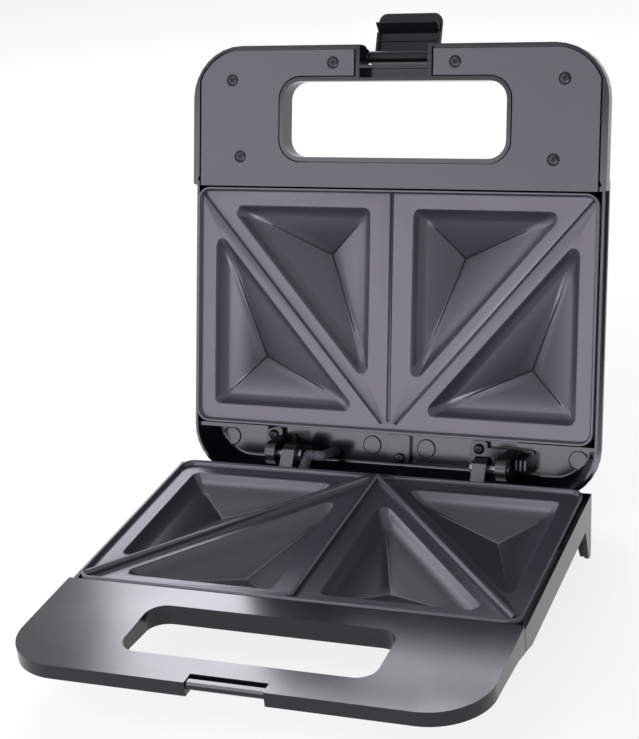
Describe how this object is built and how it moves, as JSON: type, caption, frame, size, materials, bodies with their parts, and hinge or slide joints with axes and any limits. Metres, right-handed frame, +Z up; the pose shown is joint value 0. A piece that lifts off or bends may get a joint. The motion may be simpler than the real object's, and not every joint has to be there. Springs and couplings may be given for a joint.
{
  "type": "sandwich toaster",
  "caption": "Folding sandwich toaster with a hinged lid, two non-stick plates with triangular pockets, loop handles and a snap latch.",
  "frame": {"origin": "on the table under the middle of the open toaster's bounding box", "axes": "+Z up, +X to the right across the handles, +Y from the base handle towards the hinge"},
  "size_m": [0.227, 0.319, 0.2494],
  "materials": {
    "shell_black": "smooth black moulding with a satin gloss",
    "underside_black": "matt black moulding",
    "cover_black": "satin black moulding",
    "latch_black": "black moulding",
    "hinge_black": "black moulding",
    "non_stick": "cast aluminium with a dark grey non-stick coating",
    "screw_steel": "dark zinc-plated steel",
    "pin_steel": "plain steel",
    "heater_steel": "dull steel tube",
    "shield_steel": "bare steel sheet",
    "shield_aluminium": "bare aluminium sheet",
    "inner_cream": "heat-proof cream moulding",
    "fuse_metal": "plain metal can",
    "rubber_black": "matt black rubber",
    "sleeve_grey": "woven glass-fibre sleeving",
    "lens_red": "clear red lens",
    "lens_green": "clear green lens"
  },
  "bodies": {
    "base": {"base_housing": "shell_black", "bottom_cover": "underside_black", "bottom_cover_screws": "screw_steel", "front_feet": "rubber_black", "lower_plate": "non_stick", "lower_plate_screws": "screw_steel", "lower_heating_element": "heater_steel", "lower_heat_shield": "shield_steel", "thermostat": "inner_cream", "thermal_fuse": "fuse_metal", "terminal_block": "inner_cream", "cord_inlet": "rubber_black", "hinge_post_left": "hinge_black", "hinge_post_right": "hinge_black", "hinge_pin_left": "pin_steel", "hinge_pin_right": "pin_steel", "wire_sleeve_base": "sleeve_grey"},
    "lid": {"lid_shell": "shell_black", "handle_cover": "cover_black", "handle_cover_screws": "screw_steel", "upper_plate": "non_stick", "upper_plate_screws": "screw_steel", "upper_heating_element": "heater_steel", "upper_heat_shield": "shield_aluminium", "hinge_arm_left": "hinge_black", "hinge_arm_right": "hinge_black", "hinge_arm_screws": "screw_steel", "bay_strip": "underside_black", "bay_strip_screw": "screw_steel", "wire_sleeve_lid": "sleeve_grey", "power_lens": "lens_red", "ready_lens": "lens_green", "lamp_board": "inner_cream", "latch_pin": "pin_steel"},
    "latch": {"latch": "latch_black"}
  },
  "joints": [
    {"name": "lid_hinge", "type": "hinge", "parent": "base", "child": "lid", "pos_m": [0, 0.05835, 0.034], "axis": [-1, 0, 0], "range_deg": [-108, 0]},
    {"name": "latch_hinge", "type": "hinge", "parent": "lid", "child": "latch", "pos_m": [0, 0.13622, 0.23161], "axis": [-1, 0, 0], "range_deg": [-103, 0]}
  ]
}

What to produce:
Repeat the material from above exactly, word for word.

Final answer:
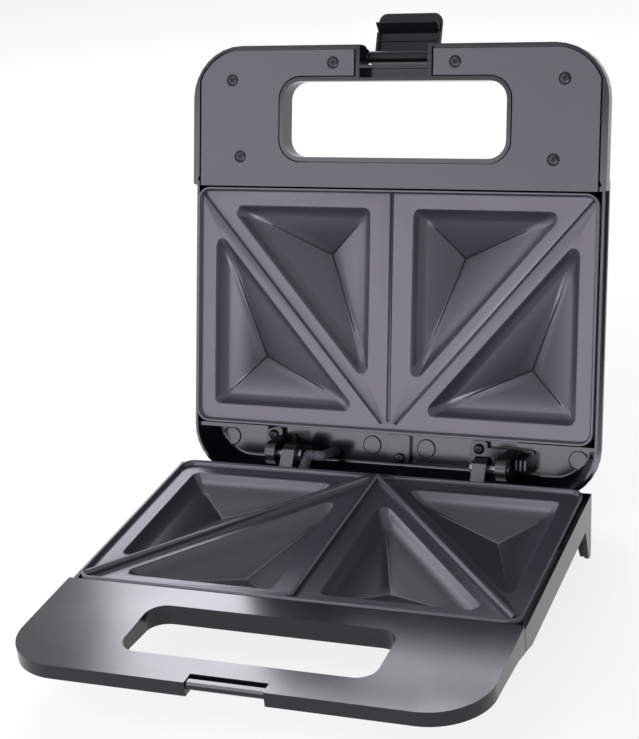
Describe how this object is built and how it moves, as JSON: type, caption, frame, size, materials, bodies with their parts, and hinge or slide joints with axes and any limits. Metres, right-handed frame, +Z up; the pose shown is joint value 0. A piece that lifts off or bends may get a joint. The motion may be simpler than the real object's, and not every joint has to be there. Springs and couplings may be given for a joint.
{
  "type": "sandwich toaster",
  "caption": "Folding sandwich toaster with a hinged lid, two non-stick plates with triangular pockets, loop handles and a snap latch.",
  "frame": {"origin": "on the table under the middle of the open toaster's bounding box", "axes": "+Z up, +X to the right across the handles, +Y from the base handle towards the hinge"},
  "size_m": [0.227, 0.319, 0.2494],
  "materials": {
    "shell_black": "smooth black moulding with a satin gloss",
    "underside_black": "matt black moulding",
    "cover_black": "satin black moulding",
    "latch_black": "black moulding",
    "hinge_black": "black moulding",
    "non_stick": "cast aluminium with a dark grey non-stick coating",
    "screw_steel": "dark zinc-plated steel",
    "pin_steel": "plain steel",
    "heater_steel": "dull steel tube",
    "shield_steel": "bare steel sheet",
    "shield_aluminium": "bare aluminium sheet",
    "inner_cream": "heat-proof cream moulding",
    "fuse_metal": "plain metal can",
    "rubber_black": "matt black rubber",
    "sleeve_grey": "woven glass-fibre sleeving",
    "lens_red": "clear red lens",
    "lens_green": "clear green lens"
  },
  "bodies": {
    "base": {"base_housing": "shell_black", "bottom_cover": "underside_black", "bottom_cover_screws": "screw_steel", "front_feet": "rubber_black", "lower_plate": "non_stick", "lower_plate_screws": "screw_steel", "lower_heating_element": "heater_steel", "lower_heat_shield": "shield_steel", "thermostat": "inner_cream", "thermal_fuse": "fuse_metal", "terminal_block": "inner_cream", "cord_inlet": "rubber_black", "hinge_post_left": "hinge_black", "hinge_post_right": "hinge_black", "hinge_pin_left": "pin_steel", "hinge_pin_right": "pin_steel", "wire_sleeve_base": "sleeve_grey"},
    "lid": {"lid_shell": "shell_black", "handle_cover": "cover_black", "handle_cover_screws": "screw_steel", "upper_plate": "non_stick", "upper_plate_screws": "screw_steel", "upper_heating_element": "heater_steel", "upper_heat_shield": "shield_aluminium", "hinge_arm_left": "hinge_black", "hinge_arm_right": "hinge_black", "hinge_arm_screws": "screw_steel", "bay_strip": "underside_black", "bay_strip_screw": "screw_steel", "wire_sleeve_lid": "sleeve_grey", "power_lens": "lens_red", "ready_lens": "lens_green", "lamp_board": "inner_cream", "latch_pin": "pin_steel"},
    "latch": {"latch": "latch_black"}
  },
  "joints": [
    {"name": "lid_hinge", "type": "hinge", "parent": "base", "child": "lid", "pos_m": [0, 0.05835, 0.034], "axis": [-1, 0, 0], "range_deg": [-108, 0]},
    {"name": "latch_hinge", "type": "hinge", "parent": "lid", "child": "latch", "pos_m": [0, 0.13622, 0.23161], "axis": [-1, 0, 0], "range_deg": [-103, 0]}
  ]
}